During her tenure in Congress, Ocasio-Cortez, along with other DSA members, voted to illegalize a strike by 100,000 railroad workers last December and force through a contract the workers had rejected. She cast a vote to provide $40 billion in weapons to far-right forces in Ukraine and endorsed the US/NATO war against Russia, which threatens a nuclear holocaust. She refused to vote against providing $1 billion to arm the Israeli military’s suppression of the rights of the people of Palestine.
While Faust, who through a lifetime of study had mastered vast fields of knowledge, bargained his soul in exchange for unlimited worldly pleasure, Ocasio-Cortez was content with a minor promotion. The story of Faust is the stuff of the greatest human tragedy; that of AOC is one of the lowest farce. When Nancy Pelosi made her a vice chair of the House Oversight Committee in January, she said she was “excited and humbled” and thanked her “incredible colleagues” in the Democratic leadership.
The most significant statement made in the interview was Ocasio-Cortez’s disavowal of any opposition to American imperialism. “I wouldn’t necessarily characterize my foreign policy goals as oppositional to the president’s or to the United States,” she said. “I am a member of Congress. I have sworn an oath to this country, and I take that oath very seriously.”
What about the foundational socialist principle that the class enemy is at home and the call for the unity of the international working class?
When Ocasio-Cortez says that she has “sworn an oath to this country,” what she in fact means is that she has sworn an oath to uphold the interests of the American ruling class at home and abroad.
She argued that past military interventions, coups and dictatorships have “created a trust problem among our neighbors in the Western Hemisphere.” This is how the CIA might describe the consequences of the mass suffering and death created by the crimes of US imperialism in Central and South America. It’s all just a “trust problem,” rather than the irreconcilable conflict between the financial interests of US corporations and the basic needs of the Latin American masses.
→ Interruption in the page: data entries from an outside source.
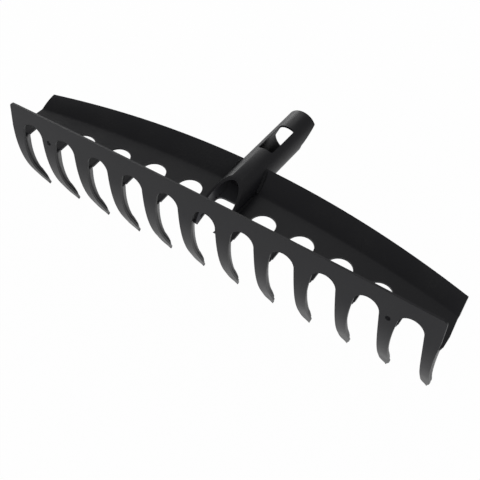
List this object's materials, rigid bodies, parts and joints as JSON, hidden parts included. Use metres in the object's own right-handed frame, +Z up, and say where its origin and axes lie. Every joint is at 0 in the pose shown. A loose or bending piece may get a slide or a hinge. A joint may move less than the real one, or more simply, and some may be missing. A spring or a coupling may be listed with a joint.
{
  "type": "garden rake head",
  "caption": "Steel rake head: two nested pressed combs with curved tines, and a slanted socket tube with a latch window that takes a push-in handle.",
  "frame": {"origin": "under the middle of the head's box, level with the tine tips", "axes": "+X along the comb's width, +Y back along the socket tube, +Z up the front comb's flat band"},
  "size_m": [0.358, 0.1289, 0.0963],
  "materials": {
    "front_coat": "black satin powder coat on pressed steel",
    "rear_coat": "black satin powder coat on pressed steel",
    "tube_coat": "black satin powder coat on steel tube",
    "weld_coat": "black satin powder coat over weld metal"
  },
  "bodies": {
    "root": {"front_comb": "front_coat", "rear_comb": "rear_coat", "stem_tube": "tube_coat", "web_weld_left": "weld_coat", "web_weld_right": "weld_coat", "flange_weld_left": "weld_coat", "flange_weld_right": "weld_coat"}
  },
  "joints": []
}
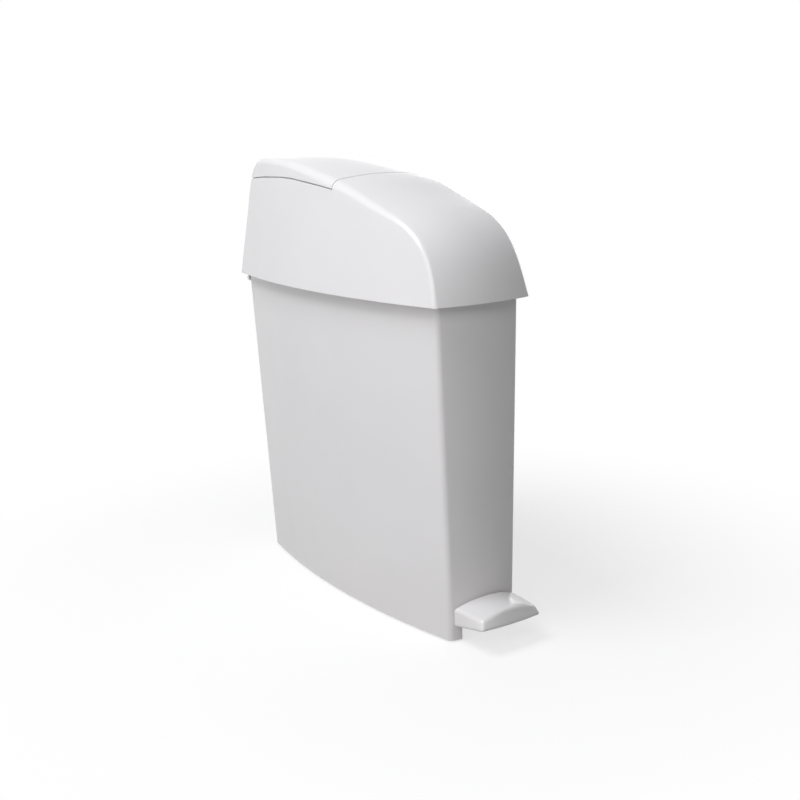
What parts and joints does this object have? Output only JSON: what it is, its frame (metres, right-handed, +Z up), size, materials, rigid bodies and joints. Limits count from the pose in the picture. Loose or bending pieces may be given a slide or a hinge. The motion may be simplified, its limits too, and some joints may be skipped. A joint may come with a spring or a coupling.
{
  "type": "pedal bin",
  "caption": "Slim tapered white bin with a domed hood. A low front pedal lifts the flap at the back of the hood, and the hood tips back on rear hinges for emptying.",
  "frame": {"origin": "on the floor, under the middle of the overall width and depth", "axes": "+X across the bin to the right of someone who faces its back, +Y from the pedal to the rear hinges, +Z up"},
  "size_m": [0.1748, 0.5259, 0.5508],
  "materials": {
    "white_shell": "glossy white moulded plastic",
    "white_inner": "satin white moulded plastic",
    "zinc_steel": "bright zinc-plated steel",
    "grey_plastic": "dark grey moulded plastic",
    "black_rubber": "matt black rubber"
  },
  "bodies": {
    "body": {"body_shell": "white_shell", "foot_front_left": "black_rubber", "foot_front_right": "black_rubber", "foot_rear_left": "black_rubber", "foot_rear_right": "black_rubber", "pivot_bracket": "zinc_steel", "bracket_screw_left": "zinc_steel", "bracket_screw_right": "zinc_steel", "lever_pivot_pin": "zinc_steel", "pivot_pin_clip": "zinc_steel", "rod_guide_channel": "white_inner", "rod_bush_lower": "grey_plastic", "rod_bush_upper": "grey_plastic", "bag_ring": "grey_plastic", "hood_hinge_block_left": "white_shell", "hood_hinge_block_right": "white_shell", "hood_hinge_pin_left": "zinc_steel", "hood_hinge_pin_right": "zinc_steel", "hinge_screw_left": "zinc_steel", "hinge_screw_right": "zinc_steel"},
    "pedal": {"pedal_tread": "white_shell", "pedal_lever": "zinc_steel", "pedal_screw_front": "zinc_steel", "pedal_screw_rear": "zinc_steel"},
    "rod": {"push_rod": "zinc_steel", "rod_foot_cap": "grey_plastic", "rod_top_cap": "grey_plastic"},
    "hood": {"hood_shell": "white_shell", "hood_frame": "white_inner", "flap_seat": "white_inner", "flap_hinge_pin": "zinc_steel"},
    "flap": {"flap_lid": "white_shell", "flap_crank": "grey_plastic", "crank_screw_front": "zinc_steel", "crank_screw_rear": "zinc_steel"}
  },
  "joints": [
    {"name": "pedal_pivot", "type": "hinge", "parent": "body", "child": "pedal", "pos_m": [0, -0.04125, 0.024], "axis": [1, 0, 0], "range_deg": [0, 5]},
    {"name": "rod_slide", "type": "slide", "parent": "body", "child": "rod", "axis": [0, 0, 1], "range_m": [0, 0.02321]},
    {"name": "hood_hinge", "type": "hinge", "parent": "body", "child": "hood", "pos_m": [0, 0.25875, 0.381], "axis": [-1, 0, 0], "range_deg": [0, 95]},
    {"name": "flap_hinge", "type": "hinge", "parent": "hood", "child": "flap", "pos_m": [0, 0.24975, 0.5185], "axis": [-1, 0, 0], "range_deg": [0, 50]}
  ],
  "couplings": [
    {"joint": "rod_slide", "follows": "pedal_pivot", "m_per_rad": 0.2659},
    {"joint": "flap_hinge", "follows": "pedal_pivot", "ratio": 10}
  ]
}
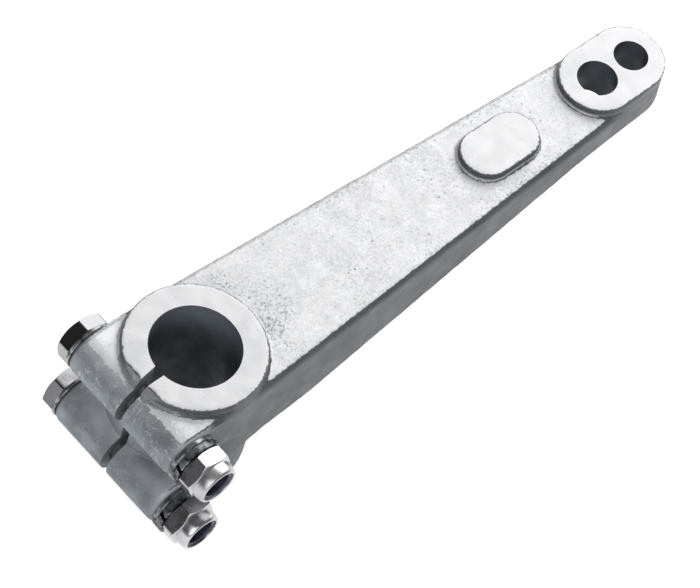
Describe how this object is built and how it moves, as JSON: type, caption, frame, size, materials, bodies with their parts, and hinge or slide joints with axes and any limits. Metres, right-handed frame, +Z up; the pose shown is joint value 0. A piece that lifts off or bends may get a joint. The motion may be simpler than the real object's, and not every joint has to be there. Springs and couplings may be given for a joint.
{
  "type": "rudder arm",
  "caption": "Cast rudder arm with a split clamp for a round stock, closed by bolts with lock nuts, and pin holes at its far end.",
  "frame": {"origin": "axis of the stock bore at the raised ring's face", "axes": "+X along the arm from the clamp to its holed end, +Y towards the bolt heads, +Z up along the stock"},
  "size_m": [0.2363, 0.0683, 0.051],
  "materials": {
    "cast_metal": "as cast, with machined bore and holes",
    "steel": "bright stainless",
    "nylon": "dark blue-black nylon"
  },
  "bodies": {
    "root": {"arm_casting": "cast_metal", "upper_clamp_bolt": "steel", "upper_head_washer": "steel", "upper_nut_washer": "steel", "upper_spring_washer": "steel", "upper_lock_nut": "steel", "upper_nylon_ring": "nylon", "lower_clamp_bolt": "steel", "lower_head_washer": "steel", "lower_nut_washer": "steel", "lower_spring_washer": "steel", "lower_lock_nut": "steel", "lower_nylon_ring": "nylon"}
  },
  "joints": []
}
AOC also did not mention the Biden administration’s on-going support for far-right coup regimes in Bolivia and Peru. Ocasio-Cortez said addressing the past is necessary to advance the interests of the US government today: “It’s not just about it being the right thing to do,” she said, “it’s a smart thing to do in order for us to reset and build trust and relationships with our hemispheric partners.”
Ocasio-Cortez combines support for Biden’s foreign policy with refusals to criticize his reactionary domestic agenda. When the Times asked her why she had ceased calling attention to the Biden administration’s immigration policies, even though his administration has retained Trump’s restrictions on entry and asylum, Ocasio-Cortez responded with her signature blend of pseudo-academic nonsense and political pabulum:
“This is one area where our policy is dictated by politics, arguably more so than almost any other,” she opined. “There are very clear recommendations and suggestions that we have made to the administration to provide relief on this issue, and it’s my belief that some of the hesitation around this has to do with a fear around just being seen as approving or providing permission structures…”
Ocasio-Cortez concluded the interview by answering affirmatively the question, “Is it OK to be a regular Democrat now?” She said, “The Democratic Party has changed dramatically in the last five years.” Unable to cite a single example showing this “dramatic change,” she merely said the party had changed because “something around 50 percent of House Democrats have been elected since 2018.”
Notably absent in the interview is any mention of the word “socialism.” Indeed, taken as a whole, the interview confirms that the DSA and AOC have as much to do with socialism as the CIA. In fact, from the standpoint of policies and objectives, the initials are interchangeable. The DSA’s political role is to (1) corral social opposition behind the Democratic Party; (2) block the development of an independent revolutionary movement; and (3) provide the pro-capitalist, imperialist Democratic Party with a “left” veneer to better carry out its policies.
But the DSA’s ability to serve this function is breaking down, in part as a result of the exposure of Ocasio-Cortez as just another pro-imperialist Democratic Party reactionary. This is why the Times and a host of publications like The Nation, New York Magazine and Jacobin have leapt to her defense in a series of desperate and dishonest attempts to present her as an agent of change. But the more she actually talks, the more she turns herself into an object of ridicule, derision and contempt. At this point, the best advice her political handlers could give AOC would be to tell her to stop bragging about her betrayals, or better yet, just shut up.